What a great idea! Give the federal government, whose only real skill is wasting our money, more money. They tell us the revenue generated from the tax will be directed to obesity-prevention programs, Medicaid, health care subsidies and the less fortunate. But they also promised the nation’s unemployment rate would not exceed eight percent after passing the stimulus bill (it is nearly 10 percent).

This tax could also harm Ohio State University, whose 70-year relationship with Coca-Cola has led to the construction of the RPAC and the nearly completed Ohio Union.

Additional funding from the soft drink giant has been directed to Honors and Scholars programs, recycling programs, internships and career development opportunities.

These perks and pleasures could become a thing of the past if the Coca-Cola Company, and other corporations like it, are punished for selling their products. Such a punishment would likely be felt on campus.

What’s worse is the government’s real motive, which is not to decrease the obesity rate; they would be perfectly happy if people bought more pop. Their sole mission is to produce tax revenue. Raising “sin taxes” paints the illusion that the government is being compassionate, when their real interest is money and control.

If the proposed legislation truly is intended to decrease consumption, it would impose a dollar-per-ounce tax.
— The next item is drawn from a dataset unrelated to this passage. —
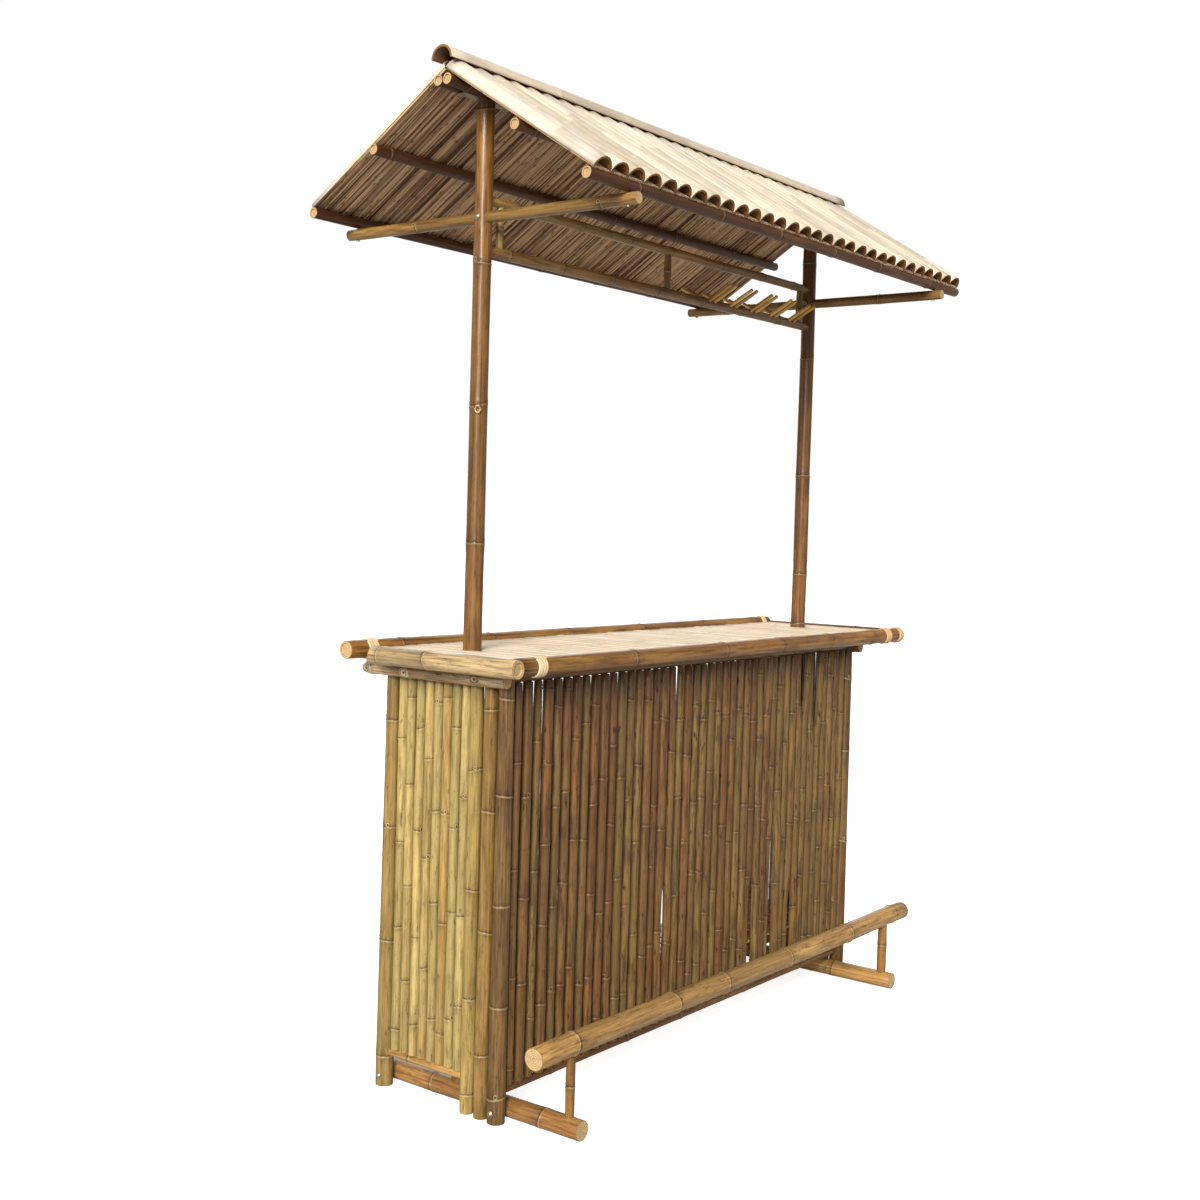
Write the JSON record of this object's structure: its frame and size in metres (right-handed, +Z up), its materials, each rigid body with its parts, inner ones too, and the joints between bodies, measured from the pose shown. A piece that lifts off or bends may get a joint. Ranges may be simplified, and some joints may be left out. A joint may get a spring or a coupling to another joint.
{
  "type": "bamboo bar hut",
  "caption": "Free-standing bamboo bar hut: slatted counter with inner shelves and foot rail, and a gable roof on tall posts with a hanging glass rack.",
  "frame": {"origin": "on the floor, midway along the counter, in the plane of the two roof posts", "axes": "+X along the counter to the guest's right, -Y towards the guest, +Z up"},
  "size_m": [1.896, 0.88, 2.4006],
  "materials": {
    "bamboo_sticks": "satin, golden",
    "brown_bamboo": "satin, brown and olive with dark nodes",
    "dark_split_bamboo": "rough split face, grey-brown",
    "green_bamboo": "satin, yellow-green with brown flecks",
    "honey_bamboo": "satin, with nodes and brown stain",
    "pale_split_bamboo": "planed, pale and fine-grained",
    "rattan": "satin split cane",
    "weathered_split_bamboo": "sun-bleached culm skin",
    "zinc_steel": "dull zinc plate"
  },
  "bodies": {
    "root": {"arm_dowels": "bamboo_sticks", "back_corner_post_left": "honey_bamboo", "back_corner_post_right": "honey_bamboo", "ceiling_slats_back": "dark_split_bamboo", "ceiling_slats_front": "dark_split_bamboo", "counter_battens": "honey_bamboo", "counter_bearer_left": "honey_bamboo", "counter_bearer_right": "honey_bamboo", "counter_rim_back": "honey_bamboo", "counter_rim_front": "honey_bamboo", "counter_rim_left": "honey_bamboo", "counter_rim_right": "honey_bamboo", "counter_slats": "pale_split_bamboo", "cross_arm_back_left": "honey_bamboo", "cross_arm_back_right": "honey_bamboo", "cross_arm_front_left": "honey_bamboo", "cross_arm_front_right": "honey_bamboo", "eave_purlin_back": "honey_bamboo", "eave_purlin_front": "honey_bamboo", "end_frame_post_left": "honey_bamboo", "end_frame_post_right": "honey_bamboo", "end_panel_ledgers_left": "green_bamboo", "end_panel_ledgers_right": "green_bamboo", "end_panel_rails_left": "green_bamboo", "end_panel_rails_right": "green_bamboo", "end_panel_slats_left": "green_bamboo", "end_panel_slats_right": "green_bamboo", "filler_pole_left": "honey_bamboo", "filler_pole_right": "honey_bamboo", "foot_log_left": "honey_bamboo", "foot_log_right": "honey_bamboo", "foot_rail": "honey_bamboo", "foot_rail_pegs": "honey_bamboo", "frame_bolts": "zinc_steel", "frame_nuts": "zinc_steel", "front_bottom_rail": "brown_bamboo", "front_corner_post_left": "brown_bamboo", "front_corner_post_right": "brown_bamboo", "front_panel_poles": "brown_bamboo", "front_top_rail": "brown_bamboo", "glass_rack_pegs": "bamboo_sticks", "glass_rack_rails": "honey_bamboo", "glass_rack_struts": "honey_bamboo", "lower_shelf_slats": "pale_split_bamboo", "middle_purlin_back": "honey_bamboo", "middle_purlin_front": "honey_bamboo", "post_base_dowels": "bamboo_sticks", "ridge_cap": "weathered_split_bamboo", "ridge_plates": "zinc_steel", "ridge_pole_back": "honey_bamboo", "ridge_pole_front": "honey_bamboo", "rim_lashings": "rattan", "roof_pipes_back": "weathered_split_bamboo", "roof_pipes_front": "weathered_split_bamboo", "roof_post_left": "honey_bamboo", "roof_post_right": "honey_bamboo", "roof_screws": "zinc_steel", "shelf_rails": "honey_bamboo", "upper_shelf_slats": "pale_split_bamboo"}
  },
  "joints": []
}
Then almost no one would purchase the products. But that would not produce any revenue. Therefore, they raise the tax by a seemingly insignificant amount so customers will continue to purchase the products, which leads to greater government proceeds.

We do not live in the United Nanny States of America. Yet our government tries to intervene in our everyday lives like a nosy guidance counselor that nobody wants or needs. They tell us that increasing soda taxes benefits the American people and that they are “tackling obesity.”

But the first step to losing weight is to get the government off our backs.